The energy of an electron moving in one particular energy level of the hydrogen atom in the Bohr models can be calculated by the total energy or the sum of the kinetic energy and the potential energy of an electron in physics and chemical science. Here kinetic energy = ½ mv^{2} and potential energy for moving electron = e^{2}/r. The total energy for the nth level of the hydrogen atom in Bohr model, E_{n} = (1/2mv^{2}) + (- e^{2}/r) = – 1/2mv^{2}. Therefore, E_{n} = – e^{2}/2r, where mv^{2} = e^{2}/r. When we putting the value of r in the above equation, the total energy in the Bohr model, E_{total} = – 2π^{2}me^{4}/n^{2}h^{2}.

In learning chemistry, E_{n} = E_{1}/n^{2}, where E_{1} = energy of the first orbit of the hydrogen atom in the Bohr model.
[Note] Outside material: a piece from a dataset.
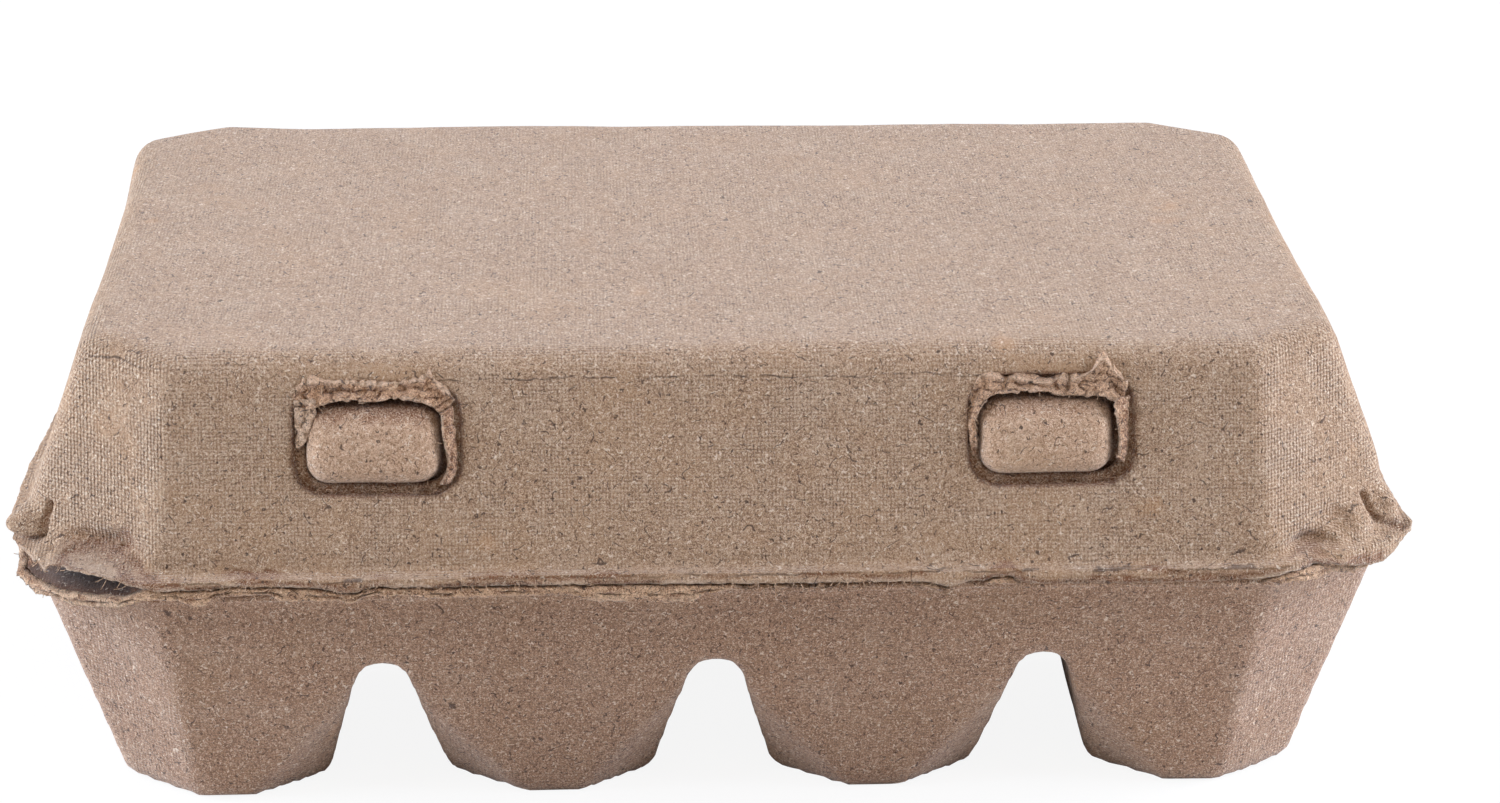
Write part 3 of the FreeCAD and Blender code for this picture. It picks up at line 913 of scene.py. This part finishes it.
def rimPlace(away):
    # a point that goes round the rim's outline
    a, b = rimHalfLength, rimHalfWidth
    cutX, cutY = rimCorner
    turns = [Vector(p + (0,)) for p in ((-a, -b + cutY), (-a + cutX, -b), (a - cutX, -b), (a, -b + cutY),
                                        (a, b - cutY), (a - cutX, b), (-a + cutX, b), (-a, b - cutY))]
    return edgePoint(turns + turns[:1], away)


def ribbonSection(point):
    top, bottom = parting(point) - rimPlan["gap"], tornBottom(point)
    if point.y < 0:
        top = min(top, along(rimPlan["tornTop"], point.x))
    shows = eased(top - bottom, 0.1, 0.5)
    if point.y > 0 and abs(point.x) < rimHalfLength - rimCorner[0]:
        shows = 0                                # the hinge's fold covers it there
    low, high = ribbonPlan["hiddenSpan"]
    top = high + (top - high) * shows
    bottom = low + (min(bottom, top - 0.5) - low) * shows
    out = ribbonPlan["hidden"] + (ribbonPlan["proud"] - ribbonPlan["hidden"]) * shows
    middle = (top + bottom) / 2 + 0.2 * noise(point * 0.5)
    fuzz = [0.22 * noise(Vector((point.x * 1.5, point.y * 1.5, level))) for level in range(5)]
    split = 0.5 * eased(noise(point * 0.3), -0.15, 0.25)
    return ((out - 1.6, top - 0.1), (out - 0.3, top), (out + fuzz[0], top - 0.12),
            (out + 0.1 + fuzz[1], middle + 0.2), (out + 0.05 - split, middle + 0.04),
            (out + 0.12 + fuzz[2], middle - 0.1), (out + 0.05 + fuzz[3], bottom + 0.3),
            (out - 0.15 + fuzz[4], bottom), (out - 0.6, bottom + 0.25), (out - 1.6, bottom + 0.5))


def ringAround(name, section):
    # one section after another, closed into a ring
    outline = 4 * (rimHalfLength + rimHalfWidth - sum(rimCorner)) + 4 * slantLong
    count = int(outline / ribbonPlan["step"])
    points, faces = [], []
    for i in range(count):
        place = rimPlace(i / count)
        outwards = rimSide(place)[1]
        ring = section(place)
        points += [(place + outwards * out + Vector((0, 0, z))) * mm for out, z in ring]
        size = len(ring)
        for j in range(size):
            a, b = i * size + j, i * size + (j + 1) % size
            c, d = (i + 1) % count * size + (j + 1) % size, (i + 1) % count * size + j
            faces.append((a, b, c, d))
    mesh = bpy.data.meshes.new(name)
    mesh.from_pydata(points, [], faces)
    return facedOut(added(name, mesh))


tornRim = ringAround("tornRim", ribbonSection)
reshaped(tornRim, trayForm)


def rimWear(point):
    # pale at its torn edge, with brown splits that run along it
    split = eased(noise(Vector((point.x * 0.45, point.y * 0.45, point.z * 2.4))), -0.05, 0.30)
    low = 1 - eased(point.z, 38.0, 39.2)
    return 0.6 * low * (1 - split), 0.6 * split, 0


painted(tornRim, rimWear)
print("rim torn")


# The hinge: a fold of the same pulp along the back of the rim
foldPlan = {"halfLength": 77.0, "radius": 1.25, "thickness": 0.8, "spread": 82, "inset": 0.35}
hingeFold = flatGrid("hingeFold", 200, 14)
for vertex in hingeFold.data.vertices:
    angle = math.radians(foldPlan["spread"]) * vertex.co.y * 2
    x = vertex.co.x * 2 * foldPlan["halfLength"]
    radius = foldPlan["radius"] + 0.15 * noise(Vector((x * 0.2, vertex.co.y, 0)))
    y = rimHalfWidth - foldPlan["inset"] + radius * math.cos(angle)
    vertex.co = Vector((x, y, rimHeight + radius * math.sin(angle))) * mm
finishWith(hingeFold, "SOLIDIFY", thickness=foldPlan["thickness"] * mm, offset=0)
facedOut(hingeFold)
print("hinge folded")


# Loose fibres that stand off the torn edges
hairPlan = {
    "sheet": 10,              # how many along each edge of a torn sheet
    "window": 90,             # in each sunk frame
    "lip": 120,
    "lipSpan": (0.005, 0.27),  # the front's share of the way round the rim
    "tray": 420,
    "length": (0.5, 1.9),
    "bends": 5,
    "thickness": 0.05,
}


def looseFibres(name, starts):
    curve = bpy.data.curves.new(name, "CURVE")
    curve.dimensions = "3D"
    curve.bevel_depth = hairPlan["thickness"] * mm
    curve.bevel_resolution = 0
    curve.use_fill_caps = True
    for start, away in starts:
        reach = random.uniform(*hairPlan["length"])
        turn = Vector([random.uniform(-1, 1) for _ in range(3)]) * 0.5
        heading = (away + turn).normalized()
        spline = curve.splines.new("POLY")
        spline.points.add(hairPlan["bends"])
        place = start - heading * 0.3
        for point in spline.points:
            point.co = (*(place * mm), 1)
            heading = (heading + turn * 0.45).normalized()
            place = place + heading * reach / hairPlan["bends"]
    piece = added(name, curve)
    bpy.ops.object.convert(target="MESH")
    return piece


random.seed(7)
lidStarts = []
for edges in tornSheets.values():
    for edge in edges[:2]:
        for _ in range(hairPlan["sheet"]):
            lidStarts.append((onWall(*edgePoint(edge, random.random())), outWall * 0.6 - upWall * 0.4))
halfWide, halfTall = lidPlan["recess"][0]
for middle in lidPlan["windows"]:
    for _ in range(hairPlan["window"]):
        # short brown ones lie in the sunk frame, mostly under the button
        u = middle + random.uniform(-1, 1) * halfWide * 0.9
        s = lidPlan["windowRise"] - halfTall + random.uniform(0.1, 1.3)
        away = Vector((random.choice((-1, 1)), 0, 0)) + upWall * 0.4 + outWall * 0.3
        lidStarts.append((onWall(u, s, -0.75), away))
for _ in range(hairPlan["lip"]):
    place = rimPlace(random.uniform(*hairPlan["lipSpan"]))
    outwards = rimSide(place)[1]
    start = lidForm(place + outwards * 0.1 + Vector((0, 0, rimHeight + 0.1)))
    lidStarts.append((start, outwards * 0.6 - Vector((0, 0, 0.6))))
trayStarts = []
for _ in range(hairPlan["tray"]):
    place = rimPlace(random.random())
    if place.y > 0 and random.random() < 0.5:
        place = Vector((place.x, -place.y, 0))
    if place.y < 50:
        outwards = rimSide(place)[1]
        height = tornBottom(place) + random.uniform(0, 0.4)
        start = trayForm(place + outwards * 0.3 + Vector((0, 0, height)))
        trayStarts.append((start, outwards * 0.5 - Vector((0, 0, 0.8))))


def fibreWear(point):
    # some are brown in the sunk frames
    inFrame = 50 < point.z < 57
    return 0, 0.8 * eased(noise(point * 0.9), -0.2, 0.1) * inFrame, 0


lidFibres = looseFibres("looseFibresLid", lidStarts)
painted(lidFibres, fibreWear)
trayFibres = looseFibres("looseFibresTray", trayStarts)
print("loose fibres laid")


def standing(point):
    # the feet are pressed flat, just off the floor
    return Vector((point.x, point.y, max(0.02, 2 * point.z - 1) if point.z < 1 else point.z))


# Every piece wanders alike, rides its body and takes its finish
def finished(piece, material, body, lumpy):
    wander(piece, pulpForm)
    if lumpy:
        lumps(piece, pulpForm)
    if piece is trayShell:
        reshaped(piece, standing)
    smoothShaded(piece)
    piece.data.materials.clear()
    piece.data.materials.append(material)
    if body:
        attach(piece, body)
    print(piece.name, sum(len(face.vertices) - 2 for face in piece.data.polygons), "triangles")


finished(lidShell, lidPulp, "lid", True)
finished(trayShell, trayPulp, "tray", True)
finished(lockingFlap, flapPulp, "tray", True)
for sheet in sheets:
    finished(sheet, tornPulp, "lid", False)
finished(tornRim, rimPulp, "tray", False)
finished(lidFibres, rimPulp, "lid", False)
finished(trayFibres, rimPulp, "tray", False)
finished(hingeFold, trayPulp, None, False)
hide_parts("lid")
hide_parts("tray")
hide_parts("locking_flap")
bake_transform(hingeFold)


# Studio

studio = {
    "target": Vector((7.37, 0.0, 40.77)) * mm,
    "distance": 523.2 * mm,
    "turn": 2.98,             # degrees to the left of the middle
    "height": 24.15,          # degrees above the horizon
    "roll": 0.5,
    "lens": 81.03,
    "floor": "#f4f3f1",
    "floorSize": 6,           # metres
    "sky": 0.10,
    "backdrop": 0.9,          # share of plain white in the floor that the camera sees
    "lampAim": Vector((0, 0, 40)) * mm,
}
softboxes = {                 # place and size in metres, power in watts, tint
    "topSoftbox": ((0, 0, 1.1), (1.2, 0.9), 0.25, "#fff8f0"),
    "frontSoftbox": ((0, -0.6, 1.0), (1.0, 0.6), 2.95, "#ffecd9"),
    "leftSoftbox": ((-1.0, -0.05, 0.47), (0.7, 0.7), 22.2, "#dbe9ff"),
    "rightSoftbox": ((1.0, -0.05, 0.47), (0.7, 0.7), 22.0, "#deeaff"),
    "leftRearSoftbox": ((-1.0, 0.35, 0.4), (0.7, 0.7), 5.2, "#fff2e4"),
    "rightRearSoftbox": ((1.0, 0.35, 0.4), (0.7, 0.7), 6.2, "#fff2e4"),
}


def addCamera(plan):
    turn, height, roll = (math.radians(plan[key]) for key in ("turn", "height", "roll"))
    forward = Vector((math.sin(turn) * math.cos(height), math.cos(turn) * math.cos(height),
                      -math.sin(height)))
    right = Vector((math.cos(turn), -math.sin(turn), 0))
    up = right.cross(forward)
    sideways = right * math.cos(roll) + up * math.sin(roll)
    upwards = up * math.cos(roll) - right * math.sin(roll)
    camera = added("camera", bpy.data.cameras.new("camera"))
    camera.data.lens = plan["lens"]
    camera.data.clip_start = 10 * mm
    camera.data.clip_end = 20
    turned = Matrix((sideways, upwards, -forward)).transposed().to_4x4()
    camera.matrix_world = Matrix.Translation(plan["target"] - forward * plan["distance"]) @ turned
    bpy.context.scene.camera = camera


def addSoftbox(name, place, size, power, tint):
    data = bpy.data.lights.new(name, "AREA")
    data.shape = "RECTANGLE"
    data.size, data.size_y = size
    data.energy = power
    data.color = fromHex(tint)[:3]
    lamp = added(name, data)
    aim = (studio["lampAim"] - Vector(place)).to_track_quat("-Z", "Y")
    lamp.matrix_world = Matrix.Translation(place) @ aim.to_matrix().to_4x4()


def addFloor(plan):
    bpy.ops.object.select_all(action="DESELECT")
    bpy.ops.mesh.primitive_plane_add(size=plan["floorSize"], location=(0, 0, 0))
    floor = bpy.context.object
    floor.name = "floor"
    material = bpy.data.materials.new("seamlessPaper")       # matt, without grain or shine
    material.use_nodes = True
    tree = material.node_tree
    tree.nodes.clear()
    matte = addNode(tree, "BsdfDiffuse", {"Color": fromHex(plan["floor"])})
    white = addNode(tree, "Emission", {"Color": (1, 1, 1, 1), "Strength": 1.0})
    rays = addNode(tree, "LightPath")
    seen = addNode(tree, "Math", (rays.outputs["Is Camera Ray"], plan["backdrop"]), "MULTIPLY")
    both = addNode(tree, "MixShader", (seen, matte, white))
    addNode(tree, "OutputMaterial", (both,))
    floor.data.materials.append(material)


def addWorld(plan):
    world = bpy.data.worlds.new("studio")
    world.use_nodes = True
    tree = world.node_tree
    tree.nodes.clear()
    rays = addNode(tree, "LightPath")
    level = addNode(tree, "MapRange", {0: rays.outputs["Is Camera Ray"], 3: plan["sky"], 4: 1.0})
    sky = addNode(tree, "Background", {"Color": (1, 1, 1, 1), "Strength": level})
    addNode(tree, "OutputWorld", (sky,))
    bpy.context.scene.world = world


addCamera(studio)
addFloor(studio)
addWorld(studio)
for name, settings in softboxes.items():
    addSoftbox(name, *settings)
bpy.context.scene.view_settings.view_transform = "Standard"
print("studio set")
As the principal quantum number (n) increases the energy becomes less negative and hence the Bohr system becomes less stable. Because with increasing n, r also increases and orbit makes less stable. If the energies associated with 1st, 2nd, 3rd,…., nth orbits in the Bohr model are E_{1}, E_{2}, E_{3} … E_{n}, hence, E_{1}ㄑE_{2}ㄑE_{3}ㄑ……..ㄑE_{n}.

### Electron Energy Calculation in Bohr Model

The energy of the moving electron in the first energy levels obtained by putting n=1 in the Bohr model of the hydrogen atom. Therefore, the energy of first orbit in Bohr model = – 21.79 × 10^{-12} erg = – 13.6 eV = – 21.79 × 10^{-19} Joule = – 313.6 Kcal.

Question: H, H^{+}, He^{+,} and Li^{+2} – for which of the species Bohr’s model of the hydrogen atom is not applicable?

Answer: From the above species H, He^{+}, Li^{+2} contain one electron but H^{+}-ion has no electron. The Bohr’s model of hydrogen atom applicable to the one electronic system in physics or chemistry but for H^{+}-ion Bohr atomic model is not applicable.